<<<<

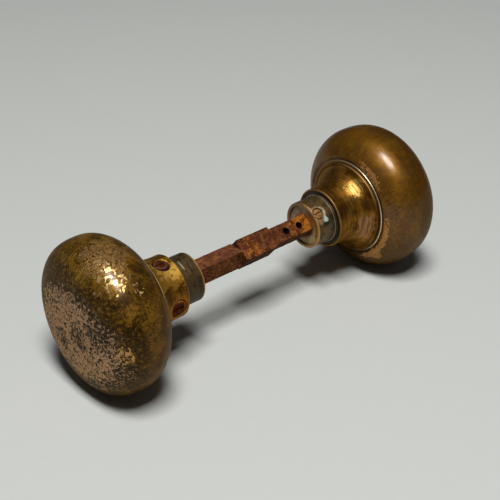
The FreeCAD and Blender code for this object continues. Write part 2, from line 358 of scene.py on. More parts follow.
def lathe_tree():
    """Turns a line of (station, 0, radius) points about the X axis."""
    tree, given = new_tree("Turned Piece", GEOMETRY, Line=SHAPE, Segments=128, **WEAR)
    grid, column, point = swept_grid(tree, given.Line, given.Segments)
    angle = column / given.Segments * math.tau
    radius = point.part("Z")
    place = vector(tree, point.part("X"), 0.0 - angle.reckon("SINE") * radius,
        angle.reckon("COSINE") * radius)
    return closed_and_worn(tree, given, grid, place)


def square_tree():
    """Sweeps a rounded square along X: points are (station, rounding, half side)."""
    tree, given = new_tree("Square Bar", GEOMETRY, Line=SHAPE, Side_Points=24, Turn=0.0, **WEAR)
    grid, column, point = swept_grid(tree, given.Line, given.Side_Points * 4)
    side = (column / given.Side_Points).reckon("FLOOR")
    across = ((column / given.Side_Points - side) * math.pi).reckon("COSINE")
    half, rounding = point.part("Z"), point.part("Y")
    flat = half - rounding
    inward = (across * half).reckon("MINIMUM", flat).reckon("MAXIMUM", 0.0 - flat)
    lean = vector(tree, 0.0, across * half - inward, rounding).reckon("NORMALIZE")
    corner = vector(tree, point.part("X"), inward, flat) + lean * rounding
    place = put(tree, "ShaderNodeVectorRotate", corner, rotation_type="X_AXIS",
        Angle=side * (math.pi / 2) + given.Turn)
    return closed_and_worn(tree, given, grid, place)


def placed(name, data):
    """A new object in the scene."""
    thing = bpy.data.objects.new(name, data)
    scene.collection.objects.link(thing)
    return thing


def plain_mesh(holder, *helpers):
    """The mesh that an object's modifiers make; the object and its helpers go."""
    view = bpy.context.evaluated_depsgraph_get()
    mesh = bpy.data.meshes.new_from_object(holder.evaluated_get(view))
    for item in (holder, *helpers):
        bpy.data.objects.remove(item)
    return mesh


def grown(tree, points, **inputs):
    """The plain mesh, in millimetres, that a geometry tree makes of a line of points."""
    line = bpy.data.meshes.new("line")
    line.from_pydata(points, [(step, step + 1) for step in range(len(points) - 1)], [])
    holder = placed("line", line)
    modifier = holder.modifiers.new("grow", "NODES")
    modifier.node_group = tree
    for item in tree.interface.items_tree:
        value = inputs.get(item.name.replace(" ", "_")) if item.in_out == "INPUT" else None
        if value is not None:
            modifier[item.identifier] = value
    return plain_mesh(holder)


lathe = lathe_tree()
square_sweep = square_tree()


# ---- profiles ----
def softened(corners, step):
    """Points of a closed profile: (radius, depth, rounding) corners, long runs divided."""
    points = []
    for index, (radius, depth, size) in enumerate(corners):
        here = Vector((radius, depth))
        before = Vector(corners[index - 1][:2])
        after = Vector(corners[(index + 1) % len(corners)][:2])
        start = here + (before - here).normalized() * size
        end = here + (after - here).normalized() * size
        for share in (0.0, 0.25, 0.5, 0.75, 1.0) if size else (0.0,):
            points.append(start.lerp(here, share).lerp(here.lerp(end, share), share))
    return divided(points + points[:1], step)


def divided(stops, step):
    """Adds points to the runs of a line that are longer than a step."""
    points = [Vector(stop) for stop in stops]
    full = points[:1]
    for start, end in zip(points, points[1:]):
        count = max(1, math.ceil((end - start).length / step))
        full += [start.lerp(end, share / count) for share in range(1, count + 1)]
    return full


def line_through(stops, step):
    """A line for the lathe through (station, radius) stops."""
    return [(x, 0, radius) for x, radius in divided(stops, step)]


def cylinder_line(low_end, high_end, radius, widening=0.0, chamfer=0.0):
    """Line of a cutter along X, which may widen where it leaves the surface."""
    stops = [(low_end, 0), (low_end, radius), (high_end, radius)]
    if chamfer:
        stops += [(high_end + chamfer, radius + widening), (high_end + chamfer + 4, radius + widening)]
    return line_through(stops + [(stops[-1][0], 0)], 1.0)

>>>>

Search the data above for the string "scene" and copy each line that has it.

The FreeCAD and Blender code for this object continues. Write part 2, from line 358 of scene.py on. More parts follow.
    """A new object in the scene."""
    scene.collection.objects.link(thing)